Clinton goes off on tour as speculation mounts
Monday 10 August 1998
The President is due to set off today on a tour that will take him across the country, to Louisville in Kentucky, Chicago, San Francisco, Los Angeles and Milwaukee. Mr Clinton may be under attack in Washington, but he is still at very high levels in the opinion polls, and he will attend six fund-raising events. A spokesman said yesterday that it was possible that the African embassy bombings might change the timing of the trip.
The Democrats face a tough time in this November's mid-term Congressional elections, and in a number of elections for state governor. They could see the Republicans winning further seats in both the House and Senate, both of which they already dominate.
Mr Clinton will also be aware that the tour will keep him away from prying questions about his testimony. There has been great speculation about whether he will change his previous statements that he did not have a sexual relationship with Ms Lewinsky, a former White House trainee. She, apparently, told a grand jury in Washington last week that he did. And Time magazine reports today that Linda Tripp gave independent counsel Kenneth Starr a notebook detailing Ms Lewinsky's affair. Ms Lewinsky went to Ms Tripp, who claimed to be a friend, for solace, and she responded by taping their conversations and by taking shorthand notes which she handed over to the authorities.
Mr Clinton may decide that, in advance of his testimony, he should speak to the public about the affair, perhaps confessing to the relationship in an attempt to clear the air. If past evidence is any guide, leaks will ensure that a version of his testimony is in any case quickly presented to the press after he speaks next week by live video link to the grand jury. A mea culpa strategy poses enormous risks to the President, however, since it would mean that he did not tell the truth when he spoke earlier.

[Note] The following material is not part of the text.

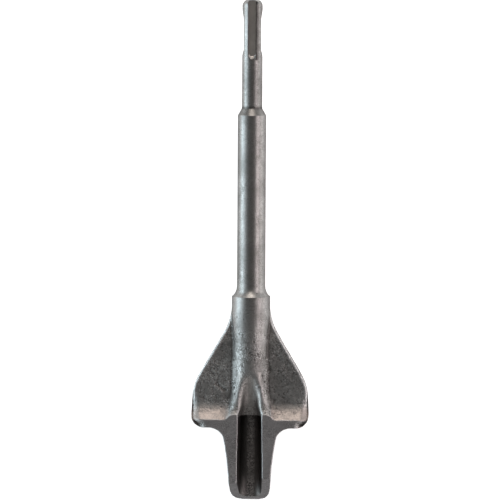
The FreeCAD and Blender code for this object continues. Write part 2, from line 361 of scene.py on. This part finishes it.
def times(tree, first, second):
    return calculate(tree, "MULTIPLY", first, second)


def stretch(tree, value, low, high, start=0.0, end=1.0):
    """A Map Range node from low..high to start..end."""
    node = tree.nodes.new("ShaderNodeMapRange")
    tree.links.new(value, node.inputs["Value"])
    for label, number in zip(("From Min", "From Max", "To Min", "To Max"), (low, high, start, end)):
        node.inputs[label].default_value = number
    return node.outputs["Result"]


def cloud(tree, place, scale, detail=2.0):
    """A Noise node. Its scale is a socket or a number."""
    node = tree.nodes.new("ShaderNodeTexNoise")
    node.inputs["Detail"].default_value = detail
    tree.links.new(place, node.inputs["Vector"])
    feed(tree, scale, node.inputs["Scale"])
    return node.outputs["Fac"]


def tint(tree, first, second, share):
    """A colour Mix node. Each colour is a socket or a plain colour."""
    node = tree.nodes.new("ShaderNodeMix")
    node.data_type = "RGBA"
    tree.links.new(share, node.inputs["Factor"])
    for label, value in (("A", first), ("B", second)):
        feed(tree, (*value, 1) if isinstance(value, tuple) else value, node.inputs[label])
    return node.outputs["Result"]


def attribute(tree, name):
    node = tree.nodes.new("ShaderNodeAttribute")
    node.attribute_name = name
    return node.outputs["Fac"]


# Shot-blasting: fine and coarse blows in uneven zones, scattered pits and single bright flecks.
speckle, speckle_in, speckle_out = group("blast_speckle", ("Size", "Pit Size"), ("Grain", "Pits", "Flecks"))
place = speckle.nodes.new("ShaderNodeTexCoord").outputs["Object"]
peen = cloud(speckle, place, speckle_in["Size"], 1.0)
blows = cloud(speckle, place, times(speckle, speckle_in["Size"], 0.32))
zones = cloud(speckle, place, 150.0)
both = calculate(speckle, "ADD", times(speckle, stretch(speckle, peen, 0.28, 0.72), 0.62),
                 times(speckle, stretch(speckle, blows, 0.28, 0.72), 0.38))
uneven = times(speckle, calculate(speckle, "SUBTRACT", both, 0.5),
               stretch(speckle, zones, 0.38, 0.62, 0.5, 1.6))
speckle.links.new(calculate(speckle, "ADD", uneven, 0.5, clamp=True), speckle_out["Grain"])
flecks = times(speckle, stretch(speckle, peen, 0.58, 0.68), stretch(speckle, zones, 0.44, 0.56))
speckle.links.new(flecks, speckle_out["Flecks"])
craters = speckle.nodes.new("ShaderNodeTexVoronoi")
speckle.links.new(place, craters.inputs["Vector"])
speckle.links.new(speckle_in["Pit Size"], craters.inputs["Scale"])
pitted = stretch(speckle, cloud(speckle, place, 240.0), 0.45, 0.62)
pits = times(speckle, stretch(speckle, craters.outputs["Distance"], 0.36, 0.12), pitted)
speckle.links.new(pits, speckle_out["Pits"])

# Scale and wear, with painted shade: scale in patches, the hollows darkened as scale and painted shade, and
# proud places rubbed bright.
scale_shade_wear, scale_shade_wear_in, scale_shade_wear_out = group("scale_shade_and_wear", ("Hollow", "Grain"), ("Scale", "Rubbed"))
place = scale_shade_wear.nodes.new("ShaderNodeTexCoord").outputs["Object"]
patches = stretch(scale_shade_wear, cloud(scale_shade_wear, place, 85.0, 4.0), 0.42, 0.66, 0.0, 0.5)
scale_and_shade_in_hollows = times(scale_shade_wear, stretch(scale_shade_wear, scale_shade_wear_in["Hollow"], 0.05, 0.45),
                   stretch(scale_shade_wear, scale_shade_wear_in["Grain"], 1.0, 0.0, 0.55, 1.0))
scale_shade_wear.links.new(calculate(scale_shade_wear, "ADD", scale_and_shade_in_hollows, patches, clamp=True), scale_shade_wear_out["Scale"])
proud = times(scale_shade_wear, stretch(scale_shade_wear, scale_shade_wear_in["Hollow"], -0.15, -0.8),
              stretch(scale_shade_wear, scale_shade_wear_in["Grain"], 0.1, 0.8, 0.4, 1.0))
scale_shade_wear.links.new(proud, scale_shade_wear_out["Rubbed"])

steel = bpy.data.materials.new("forged_steel")
steel.use_nodes = True
tree = steel.node_tree
shader = tree.nodes["Principled BSDF"]
shader.inputs["Metallic"].default_value = 1.0
shader.inputs["Specular Tint"].default_value = (0.42, 0.42, 0.42, 1)
steel_axes = tree.nodes.new("ShaderNodeSeparateXYZ")
tree.links.new(tree.nodes.new("ShaderNodeTexCoord").outputs["Object"], steel_axes.inputs["Vector"])
steel_x, steel_y, steel_z = (steel_axes.outputs[label] for label in "XYZ")
from_middle = calculate(tree, "ABSOLUTE", steel_x)
forged_share = stretch(tree, steel_y, -143 * mm, -172 * mm)


def blasted(size, pit_size):
    """The steel's speckle with a grain and pits of these scales."""
    node = tree.nodes.new("ShaderNodeGroup")
    node.node_tree = speckle
    node.inputs["Size"].default_value = size
    node.inputs["Pit Size"].default_value = pit_size
    return node.outputs


fine = blasted(1900.0, 620.0)
rough = blasted(1500.0, 420.0)
flat = attribute(tree, "ground_flat")
bevel = attribute(tree, "ground_bevel")
swept = attribute(tree, "swept")
ground = calculate(tree, "MAXIMUM", flat, bevel)
peened = calculate(tree, "SUBTRACT", 1.0, ground, clamp=True)
peened_head = times(tree, forged_share, peened)
head_pits = times(tree, rough["Pits"], peened_head)
grain_mix = tree.nodes.new("ShaderNodeMix")
tree.links.new(peened_head, grain_mix.inputs["Factor"])
tree.links.new(fine["Grain"], grain_mix.inputs["A"])
tree.links.new(rough["Grain"], grain_mix.inputs["B"])
grain = grain_mix.outputs["Result"]
worn_and_shaded = tree.nodes.new("ShaderNodeGroup")
worn_and_shaded.node_tree = scale_shade_wear
tree.links.new(attribute(tree, "hollow"), worn_and_shaded.inputs["Hollow"])
tree.links.new(grain, worn_and_shaded.inputs["Grain"])
# This darkening is real scale and also painted shade in the hollows.
scale = worn_and_shaded.outputs["Scale"]
rubbed_and_highlights = calculate(tree, "MAXIMUM", worn_and_shaded.outputs["Rubbed"], attribute(tree, "trim_line_highlight"))
# Painted highlights on the swept ramps and in the scoop join the rubbed places.
for name, share in (("swept", 0.32), ("valley", 0.8)):
    painted_highlight = stretch(tree, grain, 0.0, 1.0, share * 0.35, share * 1.3)
    rubbed_and_highlights = calculate(tree, "MAXIMUM", rubbed_and_highlights, times(tree, attribute(tree, name), painted_highlight))

# The blasted steel, with scale and painted shade in its hollows, and painted shade in the turned corner under
# the shank and on its cone.
scale_and_shade_grey = (0.06, 0.057, 0.054)
dull = tint(tree, (0.20, 0.196, 0.192), (0.12, 0.117, 0.114), forged_share)
bright = tint(tree, (0.38, 0.38, 0.375), (0.47, 0.47, 0.465), forged_share)
colour = tint(tree, dull, bright, grain)
scale_and_shade_share = times(tree, scale, stretch(tree, swept, 0.0, 1.0, 0.8, 0.35))
colour = tint(tree, colour, scale_and_shade_grey, scale_and_shade_share)
from_neck = calculate(tree, "ABSOLUTE", calculate(tree, "ADD", steel_y, 52.9 * mm))
neck_corner = stretch(tree, from_neck, 1.1 * mm, 0.4 * mm)
neck_cone = times(tree, stretch(tree, steel_y, -52.6 * mm, -53.2 * mm),
                  stretch(tree, steel_y, -56.6 * mm, -56.1 * mm))
neck_painted_shade = calculate(tree, "MAXIMUM", times(tree, neck_corner, 0.7), times(tree, neck_cone, 0.25))
colour = tint(tree, colour, scale_and_shade_grey, neck_painted_shade)

# The drive slots' floors are milled clean. The front slot's right wall is painted dark as shade.
in_slot = times(tree, stretch(tree, steel_y, -29.6 * mm, -29.2 * mm),
                stretch(tree, steel_y, -0.4 * mm, -0.8 * mm))
slot_floor = times(tree, stretch(tree, from_middle, 1.85 * mm, 1.75 * mm),
                   stretch(tree, calculate(tree, "ABSOLUTE", steel_z), 3.6 * mm, 3.4 * mm))
milled = times(tree, in_slot, slot_floor)
colour = tint(tree, colour, (0.56, 0.53, 0.50), times(tree, milled, 0.85))
slot_wall_shade = times(tree, stretch(tree, steel_x, 1.78 * mm, 1.86 * mm),
                  stretch(tree, steel_x, 3.6 * mm, 2.1 * mm, 0.0, 0.95))
slot_wall_shade = times(tree, slot_wall_shade, stretch(tree, steel_z, 3.2 * mm, 3.4 * mm))
colour = tint(tree, colour, (0.02, 0.019, 0.018), times(tree, in_slot, slot_wall_shade))

# Pits, rubbed places with painted highlights, and flecks. The left of the head has more flecks than the
# right.
colour = tint(tree, colour, (0.03, 0.028, 0.026), times(tree, head_pits, 0.8))
colour = tint(tree, colour, (0.62, 0.63, 0.64), times(tree, rubbed_and_highlights, 0.7))
fleck_share = times(tree, forged_share, stretch(tree, steel_x, 4 * mm, -6 * mm, 0.15, 0.25))
fleck_share = times(tree, times(tree, rough["Flecks"], fleck_share), peened)
colour = tint(tree, colour, (0.80, 0.83, 0.86), fleck_share)
# Painted light in the scoop: its floor is lightened to a brownish grey.
colour = tint(tree, colour, (0.36, 0.325, 0.30), times(tree, attribute(tree, "valley"), 0.4))
# Painted highlight on the swept ramps: warm beige, as if they caught the warm light past the shank.
swept_highlight_share = times(tree, swept, stretch(tree, grain, 0.1, 0.7, 0.35, 0.75))
colour = tint(tree, colour, (0.35, 0.295, 0.268), swept_highlight_share)

# The channel is painted dark as shade in its deep recess, apart from a lighter strip along its floor. The
# ground faces are even.
strip = times(tree, stretch(tree, from_middle, 2.2 * mm, 1.0 * mm),
              stretch(tree, steel_z, -5.0 * mm, -5.8 * mm))
strip_share = times(tree, strip, stretch(tree, grain, 0.3, 0.85))
channel_shade = tint(tree, (0.13, 0.123, 0.12), (0.50, 0.475, 0.465), strip_share)
colour = tint(tree, colour, channel_shade, attribute(tree, "channel"))
colour = tint(tree, colour, tint(tree, (0.20, 0.194, 0.196), (0.50, 0.488, 0.492), grain), flat)
colour = tint(tree, colour, tint(tree, (0.115, 0.112, 0.113), (0.21, 0.204, 0.206), grain), bevel)
tree.links.new(colour, shader.inputs["Base Color"])
sheen = calculate(tree, "ADD", stretch(tree, grain, 0.0, 1.0, 0.40, 0.28),
                  stretch(tree, forged_share, 0.0, 1.0, 0.0, 0.1))
tree.links.new(calculate(tree, "ADD", sheen, times(tree, scale, 0.12)), shader.inputs["Roughness"])

# The grain and the pits stand in relief, deepest on the left wing and almost flat on the ground faces.
beaten = calculate(tree, "ADD", stretch(tree, steel_x, -9 * mm, -12 * mm, 0.5, 0.62),
                   stretch(tree, steel_x, 9 * mm, 12 * mm, 0.0, -0.1))
relief = times(tree, grain, calculate(tree, "ADD", times(tree, forged_share, beaten), 0.25))
relief = calculate(tree, "SUBTRACT", relief, head_pits)
relief = times(tree, relief, stretch(tree, ground, 0.0, 1.0, 1.0, 0.12))
bump = tree.nodes.new("ShaderNodeBump")
bump.inputs["Strength"].default_value = 0.9
bump.inputs["Distance"].default_value = 0.16 * mm
tree.links.new(relief, bump.inputs["Height"])
tree.links.new(bump.outputs["Normal"], shader.inputs["Normal"])
forged.materials.clear()
forged.materials.append(steel)


# The floor.
# A plain white table top under the tool. It shows white where the camera or the steel sees it past its own
# lit colour, and it keeps the tool's soft shadow.
floor_mesh = bpy.data.meshes.new("floor")
low = cad_bounds[0].z
half_side = 3.0
corners = [(side_x * half_side, side_y * half_side, low)
           for side_x, side_y in ((-1, -1), (1, -1), (1, 1), (-1, 1))]
floor_mesh.from_pydata(corners, [], [(0, 1, 2, 3)])
floor = bpy.data.objects.new("floor", floor_mesh)
scene.collection.objects.link(floor)
pale = bpy.data.materials.new("floor_white")
pale.use_nodes = True
floor_tree = pale.node_tree
table_top = floor_tree.nodes["Principled BSDF"]
table_top.inputs["Base Color"].default_value = (0.9, 0.9, 0.9, 1)
table_top.inputs["Roughness"].default_value = 0.7
table_top.inputs["Specular IOR Level"].default_value = 0.0
path = floor_tree.nodes.new("ShaderNodeLightPath")
seen = calculate(floor_tree, "MAXIMUM", path.outputs["Is Camera Ray"], path.outputs["Is Glossy Ray"])
seen = calculate(floor_tree, "MAXIMUM", seen, path.outputs["Is Transmission Ray"])
white = floor_tree.nodes.new("ShaderNodeEmission")
blend = floor_tree.nodes.new("ShaderNodeAddShader")
floor_tree.links.new(times(floor_tree, seen, 0.72), white.inputs["Strength"])
floor_tree.links.new(table_top.outputs["BSDF"], blend.inputs[0])
floor_tree.links.new(white.outputs["Emission"], blend.inputs[1])
floor_tree.links.new(blend.outputs["Shader"], floor_tree.nodes["Material Output"].inputs["Surface"])
floor_mesh.materials.append(pale)


# The light.
# Soft studio light: two cool softboxes on the left, two warm ones on the right and a warm one past the shank.
# The camera's side stays dark, which gives the round stem its dark middle. Each softbox has its place, its
# width and height, its power and its colour.
softboxes = (
    ("cool_left", (-0.80, -0.12, 0.12), (1.1, 0.50), 5.5, (0.80, 0.97, 1.05)),
    ("cool_left_high", (-0.66, -0.12, 0.47), (1.1, 0.30), 0.95, (0.86, 0.97, 1.03)),
    ("warm_right_high", (0.62, -0.12, 0.46), (1.1, 0.30), 2.5, (1.0, 0.88, 0.88)),
    ("warm_right_low", (0.85, -0.12, 0.06), (1.1, 0.16), 1.4, (1.0, 0.92, 0.90)),
    ("warm_shank_side", (0.0, 0.72, 0.48), (0.45, 0.75), 3.5, (1.0, 0.90, 0.82)),
)
lit_place = Vector((0, -0.15, 0))
for name, lamp_place, lamp_size, power, shade in softboxes:
    lamp = bpy.data.lights.new(name, "AREA")
    lamp.shape = "RECTANGLE"
    lamp.size, lamp.size_y = lamp_size
    lamp.energy = power
    lamp.color = shade
    stand = bpy.data.objects.new(name, lamp)
    stand.location = lamp_place
    stand.rotation_euler = (Vector(lamp_place) - lit_place).to_track_quat("Z", "Y").to_euler()
    scene.collection.objects.link(stand)

world = bpy.data.worlds.new("studio")
scene.world = world
world.use_nodes = True
sky = world.node_tree
sky_axes = sky.nodes.new("ShaderNodeSeparateXYZ")
sky.links.new(sky.nodes.new("ShaderNodeTexCoord").outputs["Generated"], sky_axes.inputs["Vector"])
glow = stretch(sky, sky_axes.outputs["Z"], 0.1, 0.95, 0.55, 0.12)
sky.links.new(glow, sky.nodes["Background"].inputs["Strength"])
sky.nodes["Background"].inputs["Color"].default_value = (1.0, 0.985, 0.96, 1)


# The camera.
# It looks down on the tool from 1.25 m, 4.9 degrees from the shank's side and 2.6 degrees from the right.
# It leans 0.3 degrees and stands 0.64 mm to the left of its aim.
aim = Vector((0, -0.1232, 0))
distance = 1.25
shift_left = 0.64 * mm
to_shank = math.radians(4.93)
to_right = math.radians(2.6)
lean = math.radians(0.315)
right = Vector((math.cos(to_right), 0, -math.sin(to_right)))
toward = Vector((math.cos(to_shank) * math.sin(to_right), math.sin(to_shank),
                 math.cos(to_shank) * math.cos(to_right)))
up = toward.cross(right)
leaning_right = right * math.cos(lean) + up * math.sin(lean)
leaning_up = up * math.cos(lean) - right * math.sin(lean)
lens = bpy.data.cameras.new("camera")
lens.sensor_width = 36
lens.lens = 181.8
camera = bpy.data.objects.new("camera", lens)
camera.location = aim + toward * distance - leaning_right * shift_left
camera.rotation_euler = Matrix((leaning_right, leaning_up, toward)).transposed().to_euler()
scene.collection.objects.link(camera)
scene.camera = camera

scene.view_settings.view_transform = "Standard"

The embassy bombings temporarily shifted the media focus away from wall- to-wall coverage of Ms Lewinsky and the President, but the weekend discussion programmes once more devoted most of their time to the issue. Mr Clinton's radio address to the public on Saturday and his appearance at the White House on Friday showed once again that he is without equal when it comes to such occasions: he was dignified, sympathetic and collected.